> **EXERCISE DESCRIPTION**:
Copy out the entries below precisely; nothing is to be omitted.

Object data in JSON
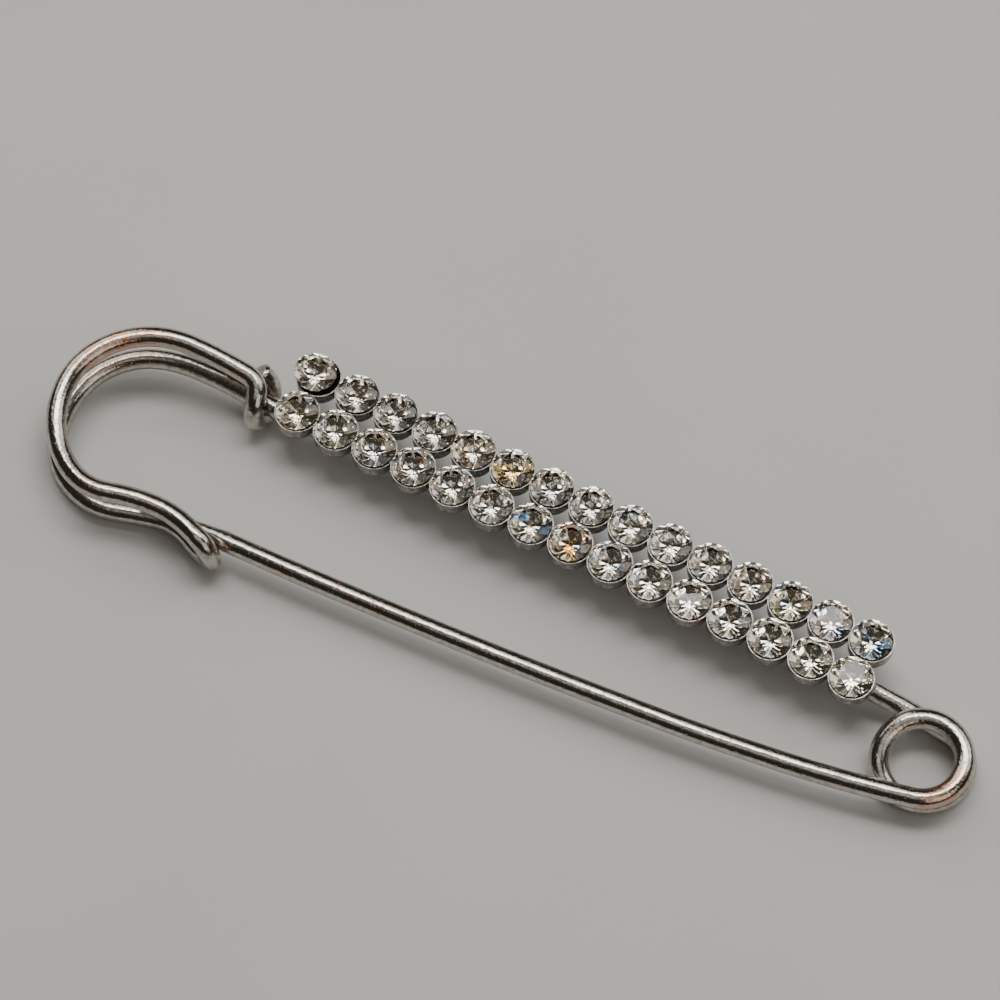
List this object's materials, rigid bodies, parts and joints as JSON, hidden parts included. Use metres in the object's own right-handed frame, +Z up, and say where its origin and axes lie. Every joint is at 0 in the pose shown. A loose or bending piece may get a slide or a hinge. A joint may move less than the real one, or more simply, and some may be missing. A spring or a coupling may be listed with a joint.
{
  "type": "safety pin brooch",
  "caption": "Large safety pin brooch lying flat: coiled spring wire with a looped head and catch, and a cast row of cups set with round cut stones.",
  "frame": {"origin": "centre of the outline in plan, on the surface that the brooch lies on", "axes": "+X along the bar towards the coil, +Y from the pin leg to the bar, +Z up, the way the stones face"},
  "size_m": [0.0764, 0.0191, 0.0069],
  "materials": {
    "wire": "bright plated steel wire, a little pitted and tarnished",
    "casting": "bright plated casting",
    "stone": "clear cut glass with a silvered back"
  },
  "bodies": {
    "frame": {"frame_wire": "wire", "cup_setting": "casting", "stone_lower_01": "stone", "stone_lower_02": "stone", "stone_lower_03": "stone", "stone_lower_04": "stone", "stone_lower_05": "stone", "stone_lower_06": "stone", "stone_lower_07": "stone", "stone_lower_08": "stone", "stone_lower_09": "stone", "stone_lower_10": "stone", "stone_lower_11": "stone", "stone_lower_12": "stone", "stone_lower_13": "stone", "stone_lower_14": "stone", "stone_lower_15": "stone", "stone_upper_01": "stone", "stone_upper_02": "stone", "stone_upper_03": "stone", "stone_upper_04": "stone", "stone_upper_05": "stone", "stone_upper_06": "stone", "stone_upper_07": "stone", "stone_upper_08": "stone", "stone_upper_09": "stone", "stone_upper_10": "stone", "stone_upper_11": "stone", "stone_upper_12": "stone", "stone_upper_13": "stone", "stone_upper_14": "stone", "stone_upper_15": "stone"},
    "leg": {"pin_leg": "wire"}
  },
  "joints": [
    {"name": "pin_leg_swing", "type": "hinge", "parent": "frame", "child": "leg", "pos_m": [0.03409, 0.00176, 0.0026], "axis": [0, 0, 1], "range_deg": [-4, 0], "stiffness_Nm_per_rad": 1.3}
  ]
}
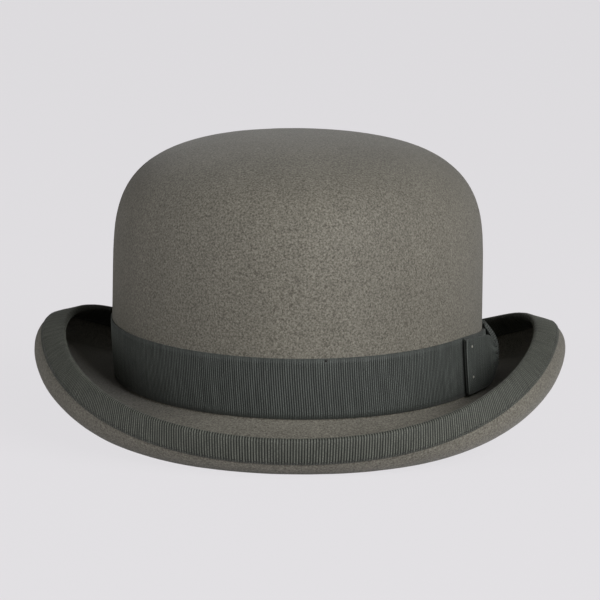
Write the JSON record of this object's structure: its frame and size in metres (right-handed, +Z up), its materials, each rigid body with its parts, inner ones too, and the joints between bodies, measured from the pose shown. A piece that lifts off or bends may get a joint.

> **RESULT FOR THIS TASK**:
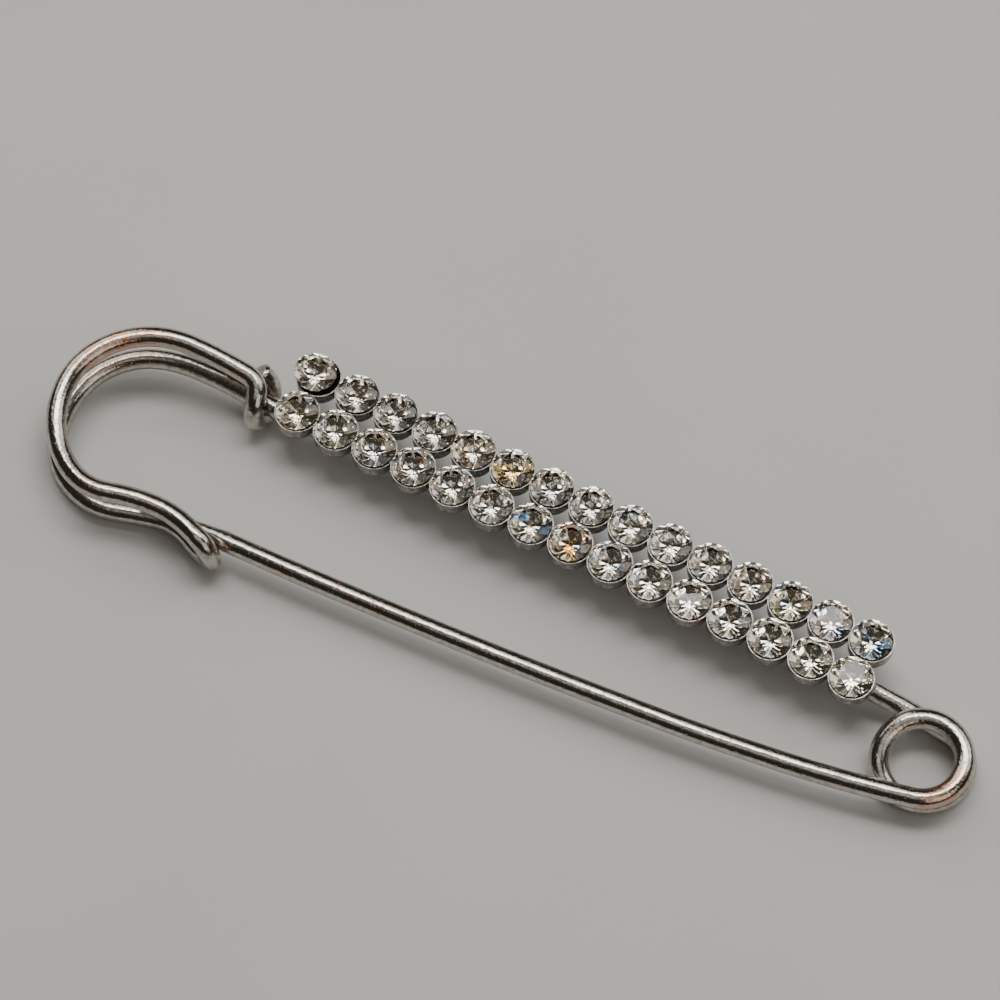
List this object's materials, rigid bodies, parts and joints as JSON, hidden parts included. Use metres in the object's own right-handed frame, +Z up, and say where its origin and axes lie. Every joint is at 0 in the pose shown. A loose or bending piece may get a slide or a hinge. A joint may move less than the real one, or more simply, and some may be missing. A spring or a coupling may be listed with a joint.
{
  "type": "safety pin brooch",
  "caption": "Large safety pin brooch lying flat: coiled spring wire with a looped head and catch, and a cast row of cups set with round cut stones.",
  "frame": {"origin": "centre of the outline in plan, on the surface that the brooch lies on", "axes": "+X along the bar towards the coil, +Y from the pin leg to the bar, +Z up, the way the stones face"},
  "size_m": [0.0764, 0.0191, 0.0069],
  "materials": {
    "wire": "bright plated steel wire, a little pitted and tarnished",
    "casting": "bright plated casting",
    "stone": "clear cut glass with a silvered back"
  },
  "bodies": {
    "frame": {"frame_wire": "wire", "cup_setting": "casting", "stone_lower_01": "stone", "stone_lower_02": "stone", "stone_lower_03": "stone", "stone_lower_04": "stone", "stone_lower_05": "stone", "stone_lower_06": "stone", "stone_lower_07": "stone", "stone_lower_08": "stone", "stone_lower_09": "stone", "stone_lower_10": "stone", "stone_lower_11": "stone", "stone_lower_12": "stone", "stone_lower_13": "stone", "stone_lower_14": "stone", "stone_lower_15": "stone", "stone_upper_01": "stone", "stone_upper_02": "stone", "stone_upper_03": "stone", "stone_upper_04": "stone", "stone_upper_05": "stone", "stone_upper_06": "stone", "stone_upper_07": "stone", "stone_upper_08": "stone", "stone_upper_09": "stone", "stone_upper_10": "stone", "stone_upper_11": "stone", "stone_upper_12": "stone", "stone_upper_13": "stone", "stone_upper_14": "stone", "stone_upper_15": "stone"},
    "leg": {"pin_leg": "wire"}
  },
  "joints": [
    {"name": "pin_leg_swing", "type": "hinge", "parent": "frame", "child": "leg", "pos_m": [0.03409, 0.00176, 0.0026], "axis": [0, 0, 1], "range_deg": [-4, 0], "stiffness_Nm_per_rad": 1.3}
  ]
}
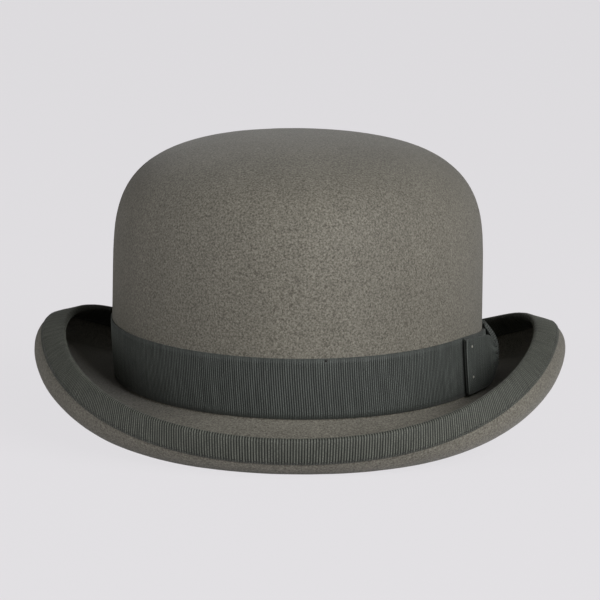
Write the JSON record of this object's structure: its frame and size in metres (right-handed, +Z up), its materials, each rigid body with its parts, inner ones too, and the joints between bodies, measured from the pose shown. A piece that lifts off or bends may get a joint.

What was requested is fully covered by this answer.